Empat petani Taman Wisata Alam (TWA) Batur yang tergabung dalam Kelompok Tani Sari Merta (KTSM) dengan diwakili oleh LBH Bali, YLBHI, dan LBH Jakarta mengirimkan surat banding administrasi kepada Menteri Kehutanan dan Presiden Republik Indonesia selaku atasan langsung dari Menteri Kehutanan, Menteri Lingkungan Hidup, dan Dirjen Konservasi Sumber Daya Alam dan Ekosistem (KSDAE) Kementerian Kehutanan Republik Indonesia pada 20 Desember 2025.
Banding administrasi ini dikirimkan setelah tiga pejabat tinggi negara di atas merespons keberatan administrasi yang dilayangkan oleh Petani TWA Batur, atas permintaan pembatalan Perizinan Berusaha Pengusahaan Sarana Jasa Wisata Alam (PB-PSWA) PT Tanaya Pesona Batur, dan dokumen pendukung izin lainnya. Petani TWA Batur juga meminta agar Pemerintah menghentikan pelaksanaan proyek untuk mencegah timbulnya kerugian dan pelanggaran hak warga masyarakat, kerusakan lingkungan hidup, dan konflik sosial.
Terlebih, PB-PSWA PT Tanaya Pesona Batur diperoleh secara nir-partisipatif dan menggunakan cara-cara yang tidak patut, seperti perusakan kepada barang dan lahan pertanian petani, hingga melakukan kriminalisasi kepada petani yang menolak rencana proyek.
Namun, Menteri Kehutanan, Menteri Lingkungan Hidup, dan Dirjen Konservasi Sumber Daya Alam dan Ekosistem (KSDAE) melalui tanggapan yang dikirimkan justru mengabaikan dan menegaskan tidak dapat mempertimbangkan permintaan yang diajukan oleh petani TWA Batur. Penolakan terhadap permintaan para petani TWA Batur semakin menegaskan bahwa Pemerintah lebih berpihak kepada kepentingan pemodal, alih-alih kepada para petani sebagai warga negara yang harus dilindungi dan dipenuhi hak-hak konstitusionalnya, yakni hak atas tanah, dan hak untuk mendapatkan manfaat atas kekayaan yang terkandung diatas tanah garapannya.
Penolakan ini juga menunjukan bahwa Pemerintah mengabaikan sederet dampak yang berpotensi besar dirasakan oleh masyarakat sebagai akibat dari alih fungsi kawasan dan pelaksanaan pembangunan proyek pariwisata Leisure Park di lahan seluas 85.6 hektar, seperti permasalahan ekologis/degradasi lingkungan, ekonomi, sosial, adat, hingga turut berdampak pula pada generasi yang akan datang.
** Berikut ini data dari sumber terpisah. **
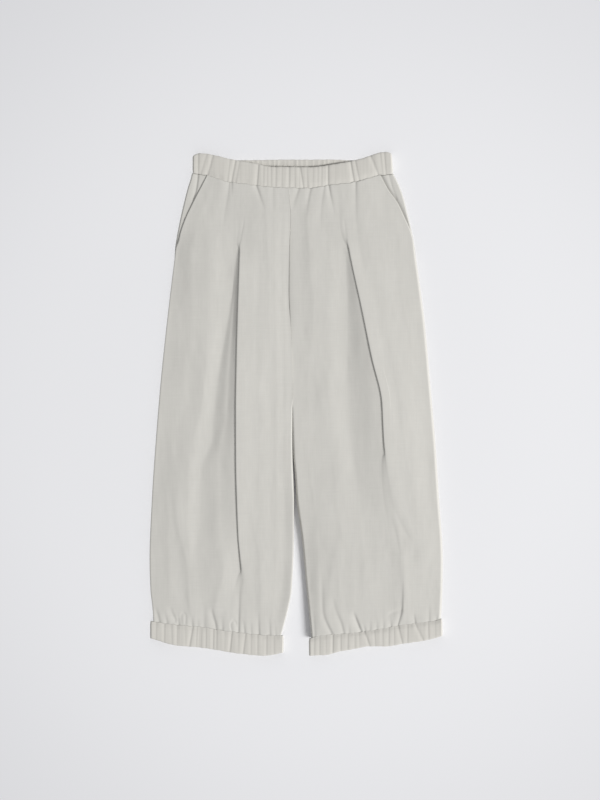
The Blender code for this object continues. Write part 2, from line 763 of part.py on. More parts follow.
def gathered_band(band):
    """An elastic band laid flat: one closed ring with gathered front and back and two rounded ends."""
    part = np.linspace(0, 1, BAND_ROWS + 1)
    half = BAND_WALL / 2
    padding = BAND_PADDING * 4 * part * (1 - part)
    low_level = half + BACK_GATHER_DEPTH
    middle = (BAND_LEVEL + low_level) / 2
    tall = (BAND_LEVEL - low_level) / 2
    left = band.front_top[0].across * (1 - part) + band.front_foot[0].across * part + half
    right = band.front_top[-1].across * (1 - part) + band.front_foot[-1].across * part - half
    grid = []

    def edge_down(top, foot, across):
        return curve(top, "down", across) * (1 - part) + curve(foot, "down", across) * part

    def add_side(columns, top, foot, gathers, height):
        for column_top, column_foot in columns:
            across = column_top + (column_foot - column_top) * part
            pinched = height - pinch(gathers, across, part)
            grid.append(np.stack([across, edge_down(top, foot, across), pinched], axis=1))

    def add_end(edge, way, turns):
        for turn in turns:
            across = edge - way * BAND_ROUND * (1 - np.cos(turn))
            share = (1 + np.sin(turn)) / 2
            down = edge_down(band.front_top, band.front_foot, across) * share
            down = down + edge_down(band.back_top, band.back_foot, across) * (1 - share)
            grid.append(np.stack([across, down, middle + tall * np.sin(turn) + padding * share], axis=1))

    start = max(left) + BAND_ROUND + BAND_CLEAR
    end = min(right) - BAND_ROUND - BAND_CLEAR
    add_side(gather_columns(band.gathers, start, end), band.front_top, band.front_foot, band.gathers,
             BAND_LEVEL + padding)
    add_end(right, 1, END_TURNS[::-1])
    add_side(gather_columns(band.back_gathers, start, end)[::-1], band.back_top, band.back_foot,
             band.back_gathers, low_level)
    add_end(left, -1, END_TURNS)
    return sheet(band.name, np.array(grid).transpose(1, 0, 2), BAND_WALL, around=True)


def build():
    """Make every piece of the garment."""
    front_panel(Panel("front_left", LEFT_SIDE, LEFT_INNER, LEFT_PLEAT, LEFT_CREASES, LEFT_PUCKERS,
                      LEFT_CUFF_SEAM, 12, 8))
    front_panel(Panel("front_right", RIGHT_INNER, RIGHT_SIDE, RIGHT_PLEAT, RIGHT_CREASES, RIGHT_PUCKERS,
                      RIGHT_CUFF_SEAM, 14, 8))
    low = SEAM_HEIGHT - EDGE_GAP / 2
    back_panel("back_left", side_edges(LEFT_HIP, LEFT_SIDE, low), back_edges(LEFT_INNER), LEFT_CUFF_SEAM)
    right_side = side_edges(RIGHT_HIP, RIGHT_SIDE, low)
    back_panel("back_right", back_edges(RIGHT_INNER), right_side, RIGHT_CUFF_SEAM)
    pocket_facing("pocket_facing_left", LEFT_HIP, LEFT_SIDE, 1)
    pocket_facing("pocket_facing_right", RIGHT_HIP, RIGHT_SIDE, -1)
    gathered_band(Band("waistband", WAIST_TOP_FRONT, raised(WAIST_SEAM), WAIST_TOP_BACK,
                       raised(WAIST_SEAM_BACK), WAIST_GATHERS, even_gathers(-150, 140, 20)))
    gathered_band(Band("cuff_left", lowered(LEFT_CUFF_SEAM), LEFT_CUFF_FOOT, lowered(LEFT_CUFF_SEAM),
                       LEFT_CUFF_FOOT, LEFT_CUFF_GATHERS, even_gathers(-224, -30, 14)))
    gathered_band(Band("cuff_right", lowered(RIGHT_CUFF_SEAM), RIGHT_CUFF_FOOT, lowered(RIGHT_CUFF_SEAM),
                       RIGHT_CUFF_FOOT, RIGHT_CUFF_GATHERS, even_gathers(30, 224, 14)))


remove_everything()
build()
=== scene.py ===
"""Looks of the cropped balloon trousers, laid flat with the front up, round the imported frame.

Tables are in millimetres. Across is measured from the middle of the garment's box, positive to the right as seen
from above. Down is measured from the highest corner of the waistband towards the hems. Height is measured from the
floor to the middle of the cloth's thickness. Blender's objects are in metres, +X across, +Y towards the waist.
"""

from collections import namedtuple

import bpy
import numpy as np
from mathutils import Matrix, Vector


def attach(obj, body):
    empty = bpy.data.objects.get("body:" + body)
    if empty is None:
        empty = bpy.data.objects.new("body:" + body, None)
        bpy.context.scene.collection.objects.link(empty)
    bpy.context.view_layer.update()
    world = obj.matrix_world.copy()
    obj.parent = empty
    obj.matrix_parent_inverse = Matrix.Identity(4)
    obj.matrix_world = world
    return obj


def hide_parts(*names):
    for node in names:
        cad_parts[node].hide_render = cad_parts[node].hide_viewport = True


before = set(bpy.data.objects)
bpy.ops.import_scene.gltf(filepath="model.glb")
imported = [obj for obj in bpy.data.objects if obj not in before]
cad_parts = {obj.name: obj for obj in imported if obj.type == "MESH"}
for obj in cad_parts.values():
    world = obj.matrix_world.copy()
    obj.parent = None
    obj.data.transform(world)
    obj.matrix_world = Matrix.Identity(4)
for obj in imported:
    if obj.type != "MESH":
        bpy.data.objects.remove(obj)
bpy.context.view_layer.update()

MM = 0.001
MIDDLE_DOWN = 404.3
CLOTH_WALL = 0.8
SEAM_GAP = 0.06

Edge = namedtuple("Edge", "down across height round")
Pleat = namedtuple("Pleat", "down across overlap step top")
Guide = namedtuple("Guide", "down across height")
Shoulder = namedtuple("Shoulder", "down height")
Rim = namedtuple("Rim", "across down")
Mark = namedtuple("Mark", "down across depth left right")
Gather = namedtuple("Gather", "top foot depth")
Stretch = namedtuple("Stretch", "start end count")
Panel = namedtuple("Panel", "name left right left_shoulder right_shoulder pleat before after creases seam")
Band = namedtuple("Band", "name front_top front_foot back_top back_foot gathers back_gathers seed")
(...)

Para petani TWA Batur menilai bahwa penerbitan PB-PSWA PT Tanaya Pesona Batur, serta dokumen persetujuan lingkungan, dan dokumen pengecualian wajib AMDAL oleh Pemerintah Pusat telah melanggar UUD Negara Republik Indonesia, UU No.39 Tahun 1999 tentang Hak Asasi Manusia, dan UU No.30 Tahun 2014 tentang Administrasi Pemerintahan karena mengabaikan hak asasi manusia dan asas-asas umum pemerintahan yang baik.
Selain itu, tindakan pemerintah pusat juga telah melanggar prinsip-prinsip pembangunan berkelanjutan sebagaimana tertuang dalam Deklarasi Rio 1992, yang melanggar prinsip kehati-hatian, partisipasi bermakna, tanggung jawab terhadap pelestarian ekosistem sumber daya alam, serta prinsip keadilan antar generasi.
Oleh karena itu, petani TWA Batur meminta kepada Presiden dan Menteri Kehutanan Republik Indonesia melalui banding administrasi yang telah dikirimkan untuk meninjau kembali rencana proyek Leisure Park PT Tanaya Pesona Batur, dan segera mencabut Perizinan Berusaha Pengusahaan Sarana Jasa Wisata Alam (PB-PSWA) PT Tanaya Pesona Batur dan dokumen pendukung izin lainnya. Petani TWA Batur juga meminta agar Pemerintah menghentikan pelaksanaan proyek untuk mencegah timbulnya kerugian dan pelanggaran hak warga masyarakat, kerusakan lingkungan hidup, dan konflik sosial.